Essa história Mestre Divino relembrou na noite de sexta-feira (25), durante o ensaio da escola que, neste 2013, sai com o enredo “Kolody para o Mundo, Helena para os Amigos – Centenário dedicado à Poesia”, em homenagem aos 100 anos que a grande poeta paranaense completaria em outubro de 2012. O samba é de Heitor Hedeke, Marcos Mano e Marquinhos da Engenhoca e o carnavalesco é Kauê Miron.
Nova ainda, a escola do Grupo A não tem “volume de trabalho ou inserção na sociedade suficiente para gerar renda. Mas somos referência na comunidade pela nossa bateria, a Bafo dos Leões, e isso devemos a Mestre Divino”, diz o divulgador José Airton Amorm, cuja mulher, Ione Therezinha Jacobsen Dornelles, aprendeu bateria nas aulas da Oficina de Percussão, um Ponto de Cultura apoiado pela Fundação Cultural de Curitiba desde 2010 e tocado por Mestre Divino, no bairro Boqueirão. “Foi um sonho que realizei aos 56 anos”, diz Ione.
Mestre Divino também pertence à Ala dos Compositores da União da Ilha, do Rio de Janeiro. Alagoano de Rio Largo,“cidade que a inundação levou”, veio morar em Paranaguá aos 4 anos e está em Curitiba desde 1959. Já em Paranaguá via o desfile dos blocos e aqui, adolescente, foi procurar a Escola de Samba Colorado, na qual estreou como ritmista “porque estava faltando gente, isto era 1961 ou 62”. Barrado no ano seguinte, tratou de aprender música de verdade “e isso já faz 52 anos, 38 ou 40 deles no carnaval”, recorda.
Ensaio
“Acaso. A inspiração/irmã do vento/sopra onde quer”. O poema de Helena Kolody dá as boas-vindas no salão emprestado para os ensaios da escola, na Rua Anne Frank, no Boqueirão. O presidente Vilmar Alves diz ao microfone que “aqui as portas estão abertas. Quem entrar será bem vindo”. Gente de outras escolas circula pelo ensaio, reconhecida e cumprimentada pela “grande família” da Leões da Mocidade.

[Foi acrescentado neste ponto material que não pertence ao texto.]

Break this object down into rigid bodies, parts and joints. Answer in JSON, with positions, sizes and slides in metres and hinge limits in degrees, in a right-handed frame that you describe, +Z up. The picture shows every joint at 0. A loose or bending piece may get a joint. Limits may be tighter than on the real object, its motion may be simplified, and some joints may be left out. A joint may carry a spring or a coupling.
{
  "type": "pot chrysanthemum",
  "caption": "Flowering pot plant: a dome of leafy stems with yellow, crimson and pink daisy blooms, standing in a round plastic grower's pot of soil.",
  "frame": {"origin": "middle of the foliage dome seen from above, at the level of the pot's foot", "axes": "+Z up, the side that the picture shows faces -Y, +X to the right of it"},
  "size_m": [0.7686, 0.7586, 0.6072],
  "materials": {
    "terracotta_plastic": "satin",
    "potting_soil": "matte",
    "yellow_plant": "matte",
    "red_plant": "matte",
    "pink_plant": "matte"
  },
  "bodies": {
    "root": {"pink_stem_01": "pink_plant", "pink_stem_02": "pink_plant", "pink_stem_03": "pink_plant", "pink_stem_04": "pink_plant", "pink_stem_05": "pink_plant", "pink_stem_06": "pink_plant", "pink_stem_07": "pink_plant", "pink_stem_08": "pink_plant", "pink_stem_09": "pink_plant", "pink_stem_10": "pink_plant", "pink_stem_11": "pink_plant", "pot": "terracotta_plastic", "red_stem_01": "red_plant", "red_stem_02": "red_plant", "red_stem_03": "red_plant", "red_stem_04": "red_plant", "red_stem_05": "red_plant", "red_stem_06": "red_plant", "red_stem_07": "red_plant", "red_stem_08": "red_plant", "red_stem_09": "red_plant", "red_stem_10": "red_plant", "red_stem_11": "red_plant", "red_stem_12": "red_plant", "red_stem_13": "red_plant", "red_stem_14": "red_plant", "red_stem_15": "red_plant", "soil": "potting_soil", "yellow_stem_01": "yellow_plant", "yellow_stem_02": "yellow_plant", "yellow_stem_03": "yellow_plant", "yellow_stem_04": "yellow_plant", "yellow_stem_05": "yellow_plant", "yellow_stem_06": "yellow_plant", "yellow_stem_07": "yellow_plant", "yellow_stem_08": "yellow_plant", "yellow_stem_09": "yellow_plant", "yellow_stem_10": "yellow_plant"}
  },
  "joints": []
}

Quem entra no salão vai direto “pedir a bênção” à Odaléia Libânio, matriarca da família, sentadinha e de olho vivo em tudo. “São sete mulheres para o samba, só tive filhas graças a Deus, homem atrapalha demais”, diz, enquanto as descendentesde três gerações vão tomando seus lugares no salão. Carlos Libânio, pai e filho, já falecidos, fundaram em 1974 a Escola de Samba Unidos do Boqueirão, no Alto Boqueirão. E os remanescentes da extinta escola vão aos poucos se agregando à Leões da Mocidade, no bairro vizinho.

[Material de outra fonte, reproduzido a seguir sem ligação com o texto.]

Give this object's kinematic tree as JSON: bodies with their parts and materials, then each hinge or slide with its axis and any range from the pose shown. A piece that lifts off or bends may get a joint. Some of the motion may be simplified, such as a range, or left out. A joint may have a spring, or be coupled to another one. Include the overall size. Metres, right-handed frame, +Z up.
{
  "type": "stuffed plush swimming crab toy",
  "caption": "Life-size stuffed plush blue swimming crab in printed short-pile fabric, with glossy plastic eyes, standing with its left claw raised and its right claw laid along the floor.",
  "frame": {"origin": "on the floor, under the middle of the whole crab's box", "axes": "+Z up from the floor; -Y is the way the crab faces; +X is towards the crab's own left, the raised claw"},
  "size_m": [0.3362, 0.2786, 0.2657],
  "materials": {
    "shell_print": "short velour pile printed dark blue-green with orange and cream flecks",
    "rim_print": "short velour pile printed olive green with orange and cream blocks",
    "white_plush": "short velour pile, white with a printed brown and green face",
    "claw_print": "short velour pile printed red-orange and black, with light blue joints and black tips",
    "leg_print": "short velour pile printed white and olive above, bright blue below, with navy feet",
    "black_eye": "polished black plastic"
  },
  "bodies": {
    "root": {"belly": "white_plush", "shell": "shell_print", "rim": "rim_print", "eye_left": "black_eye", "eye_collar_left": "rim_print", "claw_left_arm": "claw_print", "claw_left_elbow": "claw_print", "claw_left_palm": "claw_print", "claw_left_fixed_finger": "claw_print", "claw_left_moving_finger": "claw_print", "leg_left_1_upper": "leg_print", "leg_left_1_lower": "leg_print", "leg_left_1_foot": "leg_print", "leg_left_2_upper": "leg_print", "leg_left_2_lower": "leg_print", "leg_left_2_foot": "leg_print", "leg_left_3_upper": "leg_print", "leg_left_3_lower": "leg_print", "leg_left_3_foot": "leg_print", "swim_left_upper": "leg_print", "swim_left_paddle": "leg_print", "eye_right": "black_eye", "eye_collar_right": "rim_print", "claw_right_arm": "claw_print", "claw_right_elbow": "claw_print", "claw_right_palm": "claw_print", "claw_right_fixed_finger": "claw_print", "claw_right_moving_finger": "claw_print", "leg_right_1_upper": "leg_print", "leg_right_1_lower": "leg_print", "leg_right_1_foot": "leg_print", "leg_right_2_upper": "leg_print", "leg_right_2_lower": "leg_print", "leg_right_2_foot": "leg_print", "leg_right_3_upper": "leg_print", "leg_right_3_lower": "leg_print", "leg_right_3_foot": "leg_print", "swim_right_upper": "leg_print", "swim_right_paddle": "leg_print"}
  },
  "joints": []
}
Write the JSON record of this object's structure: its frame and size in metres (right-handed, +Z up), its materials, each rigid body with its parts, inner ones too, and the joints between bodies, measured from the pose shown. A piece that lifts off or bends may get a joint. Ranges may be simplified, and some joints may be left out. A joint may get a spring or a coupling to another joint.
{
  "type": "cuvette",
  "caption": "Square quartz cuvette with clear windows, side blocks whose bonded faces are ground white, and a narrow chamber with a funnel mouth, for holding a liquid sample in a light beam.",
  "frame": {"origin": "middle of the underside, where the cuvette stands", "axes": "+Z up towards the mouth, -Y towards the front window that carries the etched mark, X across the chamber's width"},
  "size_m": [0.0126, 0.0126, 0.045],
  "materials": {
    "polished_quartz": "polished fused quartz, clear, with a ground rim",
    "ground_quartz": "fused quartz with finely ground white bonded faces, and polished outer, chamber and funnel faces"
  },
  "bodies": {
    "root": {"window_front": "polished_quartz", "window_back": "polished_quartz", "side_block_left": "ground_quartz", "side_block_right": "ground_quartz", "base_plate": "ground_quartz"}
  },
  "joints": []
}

E começa a bateria de Mestre Divino. Ele dirige “de 46 a 50 pessoas na avenida, umas 30 aqui por ensaio”. Tem homem, mulher, criança, idoso tocando caixa, repinique, surdo, tamborim, chocalho. Marquinhos é veterano no samba. Seu pai, Celso Luiz Bientinezi, carregava-o ainda bebê aos ensaios da antiga Escola de Samba D. Pedro II, onde “eu chorava quando a bateria parava, dormia quanto ela tocava”. Ao longo dos anos, participou de alas do carnaval carioca. Não é para menos que hoje ele diz “Carnaval para mim é tudo, vem de lá, arrepia quando escuto a bateria”.

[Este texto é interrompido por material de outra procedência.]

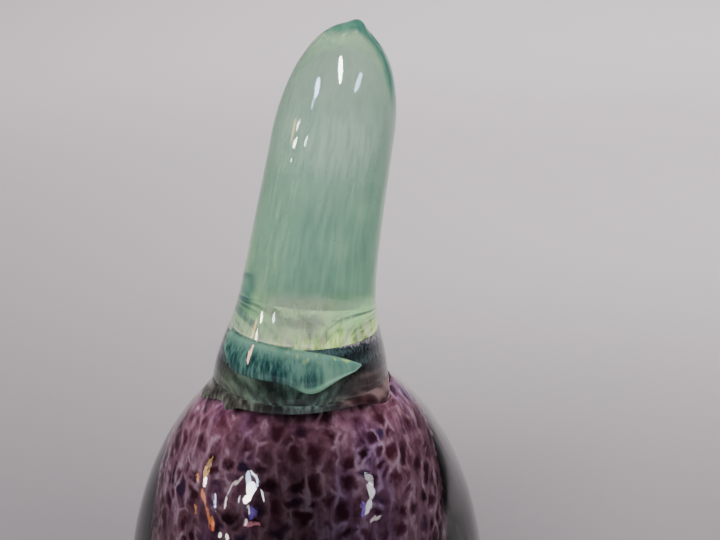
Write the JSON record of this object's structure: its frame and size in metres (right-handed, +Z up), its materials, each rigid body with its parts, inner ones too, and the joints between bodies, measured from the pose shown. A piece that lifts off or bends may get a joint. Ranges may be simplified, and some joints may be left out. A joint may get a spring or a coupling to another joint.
{
  "type": "art glass eggplant",
  "caption": "Solid cased glass eggplant ornament that stands on a ground flat base, with a mottled purple body, a calyx and a leaning green glass stem.",
  "frame": {"origin": "centre of the ground flat that the body stands on", "axes": "+Z up through the middle of the body, +X the way the stem leans, -Y the side with the lap of the stem's root"},
  "size_m": [0.088, 0.088, 0.2019],
  "materials": {
    "clear_heart": "gloss",
    "frit_coat": "gloss",
    "clear_casing": "gloss",
    "calyx": "gloss",
    "clear_foot": "gloss",
    "stem": "gloss",
    "stem_lap": "gloss"
  },
  "bodies": {
    "root": {"clear_heart": "clear_heart", "frit_coat": "frit_coat", "clear_casing": "clear_casing", "calyx": "calyx", "clear_foot": "clear_foot", "stem": "stem", "stem_lap": "stem_lap"}
  },
  "joints": []
}
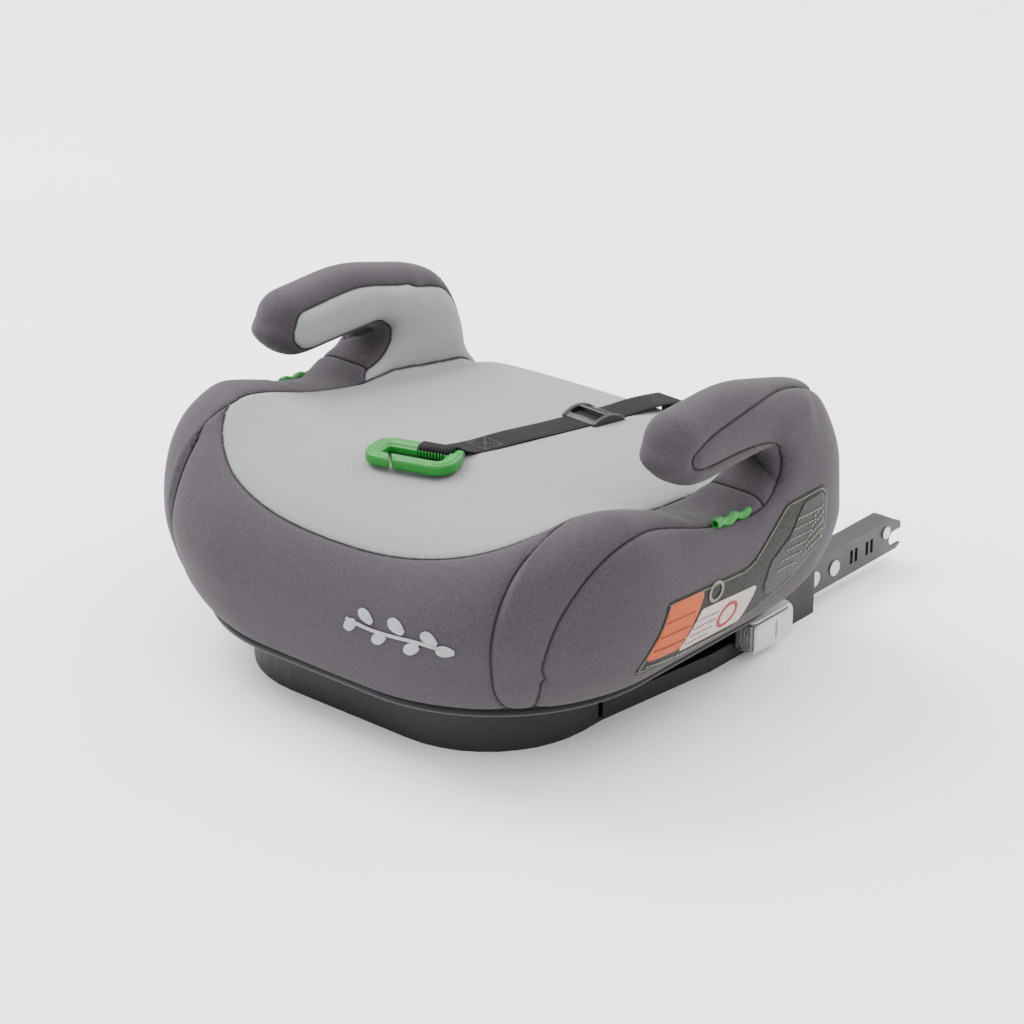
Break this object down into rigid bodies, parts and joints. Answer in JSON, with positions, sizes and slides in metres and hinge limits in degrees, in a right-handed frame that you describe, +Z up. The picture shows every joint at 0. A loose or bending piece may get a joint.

Wannelly Cruz, a primeira porta-bandeira com o mestre-salaJeandro, também leva ao ensaio o filho de 10 meses. “Ano passado ela desfilou grávida”, contam os amigos da escola. O segundo casal de porta-bandeira e mestre-sala é formado por Viviane Zanini e Jean Carlos Gomes. Ele tem 21 anos, mas está na escola desde os sete – primeiro na Mocidade Azul, da qual seu pai, Valdir Gomes, era presidente e, desde a fundação, na Leões da Mocidade. Aos seis meses já frequentava os ensaios. Tocava na bateria e em 2003, aos 12 anos, foi aprender a ser mestre-sala “meio forçado” pelo pai, a quem hoje agradece. Ele faz faculdade de Educação Física e trabalhava numa transportadora, mas para o carnaval “larguei tudo há quatro semanas, trabalho, família. Porque carnaval pra mim é tudo, nem tenho palavras para descrever o carnaval”.